Portuguese sows seeds of soccer love in SZ

Writer: Zhang Yu  |  Editor: Zhang Chanwen  |  From: Shenzhen Daily  |  Updated: 2022-11-04

Editor’s Note


Shenzhen Daily has joined hands with the Information Office of Shenzhen Municipal People's Government to launch a series of reports titled “Decade of Transformation,” to tell the story of Shenzhen in the eyes of expats. Rafael Saavedra, a popular YouTuber who has been living and working in China for seven years, will host the series, showing you Shenzhen, a dynamic and energetic city from the perspective of 60 expats. This is the second story of the series. 

由深圳市人民政府新闻办公室与英文《深圳日报》(Shenzhen Daily)共同策划推出的系列全媒体国际传播作品《我们这10年:湾区老外说变化(Decade of Transformation)》已在各大主流媒体和互联网平台正式上线,该系列将集中展示过去十年以来深圳在各个领域所取得的伟大成就。此次系列作品中,在中国工作和生活了七年的知名网络博主Rafael Saavedra将向大家介绍60位外籍人士,通过他们的脚步和镜头记录和观察一座行进中的中国年轻都市。敬请垂注!



Filipe Neto Maia has lived in Shenzhen for over eight years and is the founder of the soccer school called Portuguese Football Warriors. Maia loves soccer, and he is passing on the passion to the kids in Shenzhen and helping them fall in love with the sport. 



Portuguese sows seeds of soccer love in SZ

When it comes to Shenzhen, what do you think of first? “China’s Silicon Valley,” “City of Libraries,” “City of Piano,” “UNESCO City of Design,” or “City of Parks?” In fact, Shenzhen has another calling card — a key city for national soccer development.


Shenzheners love nature and sports. Soccer, a sport with a long history, is brimming with vitality in Shenzhen, a young coastal city. Filipe Neto Maia, a Portuguese expat who has been living in the city for eight years, feels the same way.


Promoting soccer culture


Maia is the founder of the soccer school called Portuguese Football Warriors. He first worked for a wine company and then discovered that China lacked a soccer culture, so he decided to open his own soccer school in Shenzhen.


Filipe Neto Maia, founder of Portuguese Football Warriors, at an interview with Shenzhen Daily.


According to Maia, it is convenient for a foreigner to start a business in Shenzhen. As an avid soccer lover, Filipe has spotted a niche in the market which has an enormous potential to introduce children to soccer and help them fall in love with the sport, as it has an overwhelming global appeal and continues to grow with an ever-expanding audience.


Kids at a soccer training session coached by Portuguese Football Warriors coaches.

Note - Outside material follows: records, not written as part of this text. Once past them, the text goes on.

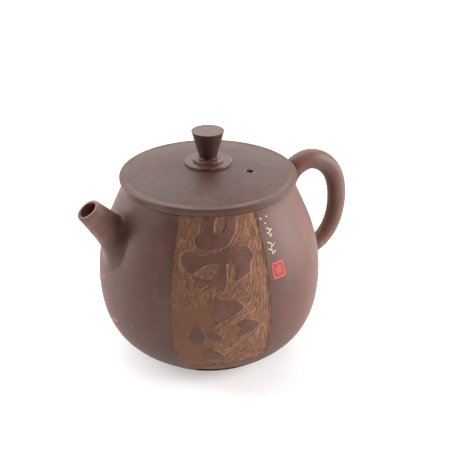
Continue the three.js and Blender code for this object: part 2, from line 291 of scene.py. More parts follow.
def move_centre(piece, height):
    """Lifts the middle of a fan to its own height."""
    bpy.ops.object.mode_set(mode="OBJECT")
    centre = min(piece.data.vertices, key=lambda v: math.hypot(v.co.x, v.co.y))
    centre.co.z = height * MM
    bpy.ops.object.mode_set(mode="EDIT")


def select_ring(piece, point):
    """Selects the edges of the ring at one outline point."""
    bpy.ops.mesh.select_all(action="DESELECT")
    bpy.ops.object.mode_set(mode="OBJECT")
    on_ring = [
        abs(math.hypot(v.co.x, v.co.y) - point.x * MM) < 1e-7 and abs(v.co.z - point.y * MM) < 1e-7
        for v in piece.data.vertices
    ]
    for edge in piece.data.edges:
        edge.select = all(on_ring[i] for i in edge.vertices)
    bpy.ops.object.mode_set(mode="EDIT")


def cut(piece, cutter):
    """Takes the cutter's shape out of a piece."""
    start_alone()
    modifier = piece.modifiers.new("cut", "BOOLEAN")
    modifier.operation = "DIFFERENCE"
    modifier.solver = "EXACT"
    modifier.object = cutter
    bpy.context.view_layer.objects.active = piece
    piece.select_set(True)
    bpy.ops.object.modifier_apply(modifier=modifier.name)
    bpy.data.objects.remove(cutter)
    bpy.ops.object.shade_smooth_by_angle(angle=math.radians(40))


def join(name, pieces):
    start_alone()
    for piece in pieces:
        piece.select_set(True)
    bpy.context.view_layer.objects.active = pieces[0]
    if len(pieces) > 1:
        bpy.ops.object.join()
    return new_piece(name)


def mark_root(piece):
    """Keeps each point's height over the wall, in millimetres, for the painted shading at a limb's root."""
    heights = [height_over_wall(vertex.co / MM) for vertex in piece.data.vertices]
    layer = piece.data.attributes.new("over_wall", "FLOAT", "POINT")
    layer.data.foreach_set("value", np.array(heights, np.float32))


def dress(piece, material, body, slot, *nodes):
    """Gives a finished piece its material, its body and the nodes that it stands for; the slot is not used."""
    piece.data.materials.clear()
    piece.data.materials.append(material)
    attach(piece, body)
    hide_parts(*nodes)
    return piece


# ---------- shader maths ----------


class Signal:
    """A shader socket that takes part in arithmetic: each operator adds its Math node."""

    def __init__(self, tree, socket):
        self.tree = tree
        self.socket = socket

    def math(self, operation, *values, **options):
        inputs = dict(enumerate(values))
        return add_node(self.tree, "ShaderNodeMath", dict(operation=operation, **options), inputs)

    def __add__(self, other):
        return self.math("ADD", self, other)

    def __sub__(self, other):
        return self.math("SUBTRACT", self, other)

    def __rsub__(self, other):
        return self.math("SUBTRACT", other, self)

    def __mul__(self, other):
        return self.math("MULTIPLY", self, other)

    __radd__ = __add__
    __rmul__ = __mul__

    def output(self, name):
        return Signal(self.tree, self.socket.node.outputs[name])


def add_node(tree, kind, options, inputs, output=0):
    """Adds a node with its settings, then links or sets its sockets, and gives one output."""
    node = tree.nodes.new(kind)
    for name, value in options.items():
        setattr(node, name, value)
    for key, value in inputs.items():
        if isinstance(value, Signal):
            tree.links.new(value.socket, node.inputs[key])
        else:
            node.inputs[key].default_value = value
    return Signal(tree, node.outputs[output])


class Shader:
    """A material under construction, with the few nodes that the clays share."""

    def __init__(self, name):
        self.material = bpy.data.materials.new(name)
        self.material.use_nodes = True
        self.tree = self.material.node_tree
        self.surface = self.tree.nodes["Principled BSDF"]
        self.place = self.node("ShaderNodeTexCoord", output="Object")

    def node(self, kind, options=None, output=0, **inputs):
        return add_node(self.tree, kind, options or {}, inputs, output)

    def attribute(self, name):
        return self.node("ShaderNodeAttribute", {"attribute_name": name}, output="Fac")

    def noise(self, vector, size, detail=3.0, roughness=0.55, distortion=0.0):
        """Noise with features of a size in millimetres."""
        return self.node(
            "ShaderNodeTexNoise",
            Vector=vector,
            Scale=1 / (size * MM),
            Detail=detail,
            Roughness=roughness,
            Distortion=distortion,
        )

    def ramp(self, value, low, high, start=0.0, end=1.0):
        """A smooth rise from start to end as value goes from low to high."""
        options = {"interpolation_type": "SMOOTHSTEP"}
        names = ("Value", "From Min", "From Max", "To Min", "To Max")
        inputs = dict(zip(names, (value, low, high, start, end)))
        return add_node(self.tree, "ShaderNodeMapRange", options, inputs)

    def mix(self, amount, first, second):
        """A colour between two others."""
        options = {"data_type": "RGBA", "clamp_factor": True}
        inputs = {0: amount, 6: rgba(first), 7: rgba(second)}
        return add_node(self.tree, "ShaderNodeMix", options, inputs, 2)

    def scaled(self, vector, scale):
        return self.node("ShaderNodeMapping", Vector=vector, Scale=scale)

    def vector_maths(self, operation, *vectors, output=0):
        inputs = dict(enumerate(vectors))
        return add_node(self.tree, "ShaderNodeVectorMath", {"operation": operation}, inputs, output)

    def bump(self, height, distance, strength=1.0, normal=None):
        inputs = {"Height": height, "Distance": distance * MM, "Strength": strength}
        if normal:
            inputs["Normal"] = normal
        return add_node(self.tree, "ShaderNodeBump", {}, inputs)

    def finish(self, **inputs):
        for name, value in inputs.items():
            socket = self.surface.inputs[name.replace("_", " ")]
            if isinstance(value, Signal):
                self.tree.links.new(value.socket, socket)
            else:
                socket.default_value = value
        return self.material


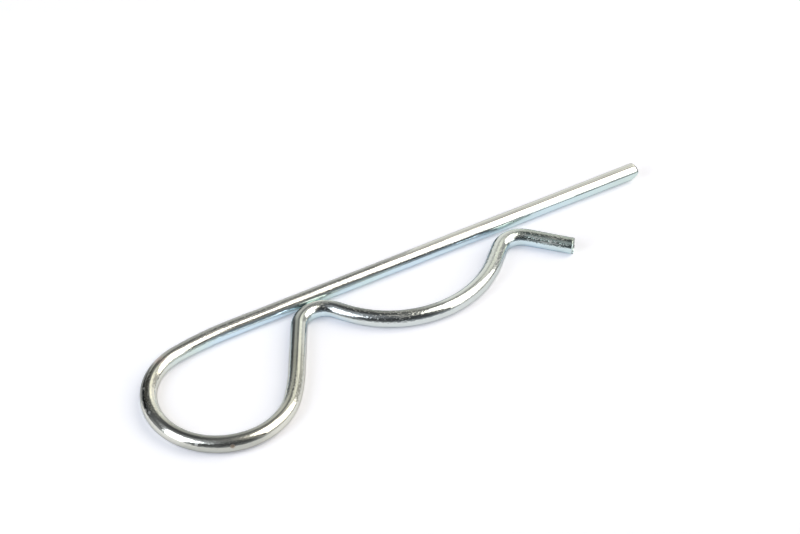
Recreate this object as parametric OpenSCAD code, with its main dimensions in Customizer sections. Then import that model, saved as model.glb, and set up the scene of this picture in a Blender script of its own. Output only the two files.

Maia said that one of the school’s goals is to make the kids fall in love with the sport. “Every day you can see here that each one of these kids is in love with soccer, so basically they are spreading the love for it.”


“Our goal is to spread the love for football. That’s what we can do. And I think this is important because it’s one of the government’s priorities to develop the sport,” Maia said.


Key city for national soccer development


On Jan. 25 this year, Shenzhen was approved by the country’s sports authority to become one of nine key cities in the first batch for national soccer development during the 14th Five-Year Plan period (2021-2025). The other eight cities are Shanghai, Chengdu, Wuhan, Guangzhou, Changchun, Chongqing, Dalian and Qingdao.


In fact, the city government set up a leading group headed by Mayor Qin Weizhong to promote the city’s soccer reform and development last year. Early in 1992, Shenzhen was selected as one of China’s key soccer cities.


Maia and two other coaches of Portuguese Football Warriors give advice to kids at an interval of a soccer training session.


“What we want is to pass the love for football and that’s why the country gets better in a professional way when somebody loves a sport. And we are doing that daily here, that is, letting the kids fall in love with football,” he said.


More soccer exchanges


Maia is looking forward to bringing the kids in his schools to Europe again where they can play with excellent players trained in different countries and in different cultures and he hopes this can happen soon when the COVID situation improves.


Kids at a soccer training session.


According to him, Shenzhen’s soccer education should be more professional. “How to coach the kids, how to make them fall in love with the sport and how to give proper training to them in our own way — these are aspects that we need to give more thought to.”


Maia gives instructions from the sidelines at a soccer training session. 


“Shenzhen is a very green city. It’s close to the beach and also close to Hong Kong and Macao. The infrastructure is amazing. That’s what makes Shenzhen such a wonderful city,” Maia said, who has a lifelong interest in soccer and has been passing on the passion to thousands of kids in Shenzhen and contributing to the construction of a key city for national soccer development.